Using the material below, print the line that contains "What three.js and", the line that contains "const FACETS = 48;", and every line in between, exactly and nothing else.

____ Input for this task

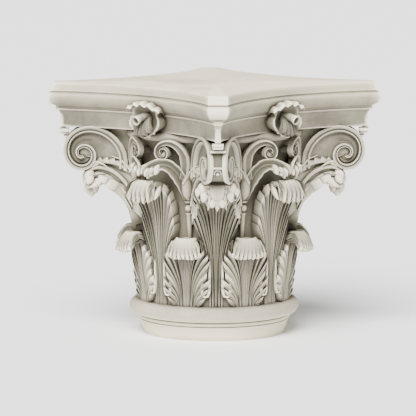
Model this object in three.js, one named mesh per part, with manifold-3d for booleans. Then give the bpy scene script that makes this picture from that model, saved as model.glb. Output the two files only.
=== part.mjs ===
// Corinthian capital, one casting: collar and astragal below, a bell dressed with two rings of
// acanthus leaves, stalks that open into corner volutes and inner scrolls, and a hollow-sided
// abacus with a flower at the middle of each side.
// Millimetres, +Z up, origin at the middle of the underside, the abacus sides across X and Y.

import * as THREE from 'three';
import { mergeVertices } from 'three/addons/utils/BufferGeometryUtils.js';
import Module from 'manifold-3d';

// Overall sizes
const HEIGHT = 485;
const CORNER_REACH = 309;
const HORN_WIDTH = 37;
const SIDE_REACH = 179;

// Turned foot: a tapered collar with a step, and the round moulding above it
const FOOT_RADIUS = 136;
const COLLAR_TOP_RADIUS = 147;
const COLLAR_HEIGHT = 37;
const COLLAR_STEP_HEIGHT = 28;
const STEP_DEPTH = 2;
const ASTRAGAL_HEIGHT = 30;
const ASTRAGAL_RADIUS = 164;

// Abacus mouldings, each named height measured down the side of the slab
const ABACUS_BAND_HEIGHT = 19;
const OVOLO_HEIGHT = 26;
const OVOLO_SWELL = 3;
const OVOLO_TIP = 10.8;
const FILLET_HEIGHT = 9;
const FILLET_SETBACK = 11.5;
const FILLET_TIP_WIDTH = 16;
const NECK_HEIGHT = 32;
const NECK_SETBACK = 17.5;
const NECK_TIP_WIDTH = 10;
const NECK_FLARE = 2;

// Bell
const BELL_RADIUS = 137;
const LIP_RADIUS = 172;
const LIP_HEIGHT = 17;
const LIP_SWELL = 12;

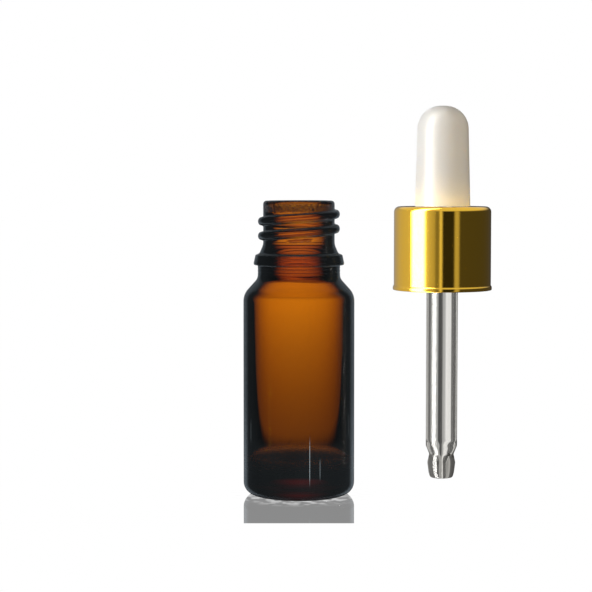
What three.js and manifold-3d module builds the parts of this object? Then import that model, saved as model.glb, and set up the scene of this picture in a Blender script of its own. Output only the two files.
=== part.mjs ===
// An amber glass ink bottle, open, with its dropper cap held upright beside it.
// Millimetres, +Z up. The origin is the centre of the bottle's flat base.
// The dropper is built round its sealing plane, the height that lands on the bottle's lip.
import * as THREE from "three";
import { mergeVertices } from "three/addons/utils/BufferGeometryUtils.js";
import Module from "manifold-3d";

const wasm = await Module();
wasm.setup();

// Facets round every turned piece. One count for all keeps the close fits even.
const FACETS = 48;

// Bottle, outside
const BODY_RADIUS = 12.4;
const BOTTLE_HEIGHT = 65.8;
const HEEL_RADIUS = 2.8;
const SHOULDER_Z = 43.4;
const SHOULDER_CROWN = 4.0;
const SHOULDER_TILT = 42;
const NECK_RADIUS = 9.17;
const NECK_FILLET = 2.0;
const RING_BOTTOM_Z = 51.4;
const RING_RADIUS = 10.18;
const RING_TOP_RADIUS = 9.72;
const RING_HEIGHT = 2.2;
const RING_EDGE = 0.25;
const RING_UNDERSIDE_RISE = 0.15;
const RING_EDGE_HEIGHT = 0.6;
const FLARE_RADIUS = 8.8;
const FLARE_GAP = 0.5;
const FLARE_HEIGHT = 3.0;
const FINISH_RADIUS = 7.97;
const LIP_OUTER_ROUND = 0.8;
const LIP_INNER_ROUND = 0.3;

// Bottle, inside
const BORE_RADIUS = 6.4;
const WALL = 1.6;
const FLOOR_Z = 5.8;
const FLOOR_CORNER = 3.0;
const BORE_FILLET = 3.0;

// Screw thread, right-handed
const PITCH = 3.25;
const THREAD_CREST_RADIUS = 9.13;
const THREAD_HALF_WIDTH = 1.0;
const THREAD_Z_AT_ZERO = 59.55;
const THREAD_START_TURN = -0.62;
const THREAD_END_TURN = 1.13;
const THREAD_FADE_TURN = 0.09;
const THREAD_SUNK = 0.4;
const THREAD_STEPS_PER_TURN = 44;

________

Exercise solution
What three.js and manifold-3d module builds the parts of this object? Then import that model, saved as model.glb, and set up the scene of this picture in a Blender script of its own. Output only the two files.
=== part.mjs ===
// An amber glass ink bottle, open, with its dropper cap held upright beside it.
// Millimetres, +Z up. The origin is the centre of the bottle's flat base.
// The dropper is built round its sealing plane, the height that lands on the bottle's lip.
import * as THREE from "three";
import { mergeVertices } from "three/addons/utils/BufferGeometryUtils.js";
import Module from "manifold-3d";

const wasm = await Module();
wasm.setup();

// Facets round every turned piece. One count for all keeps the close fits even.
const FACETS = 48;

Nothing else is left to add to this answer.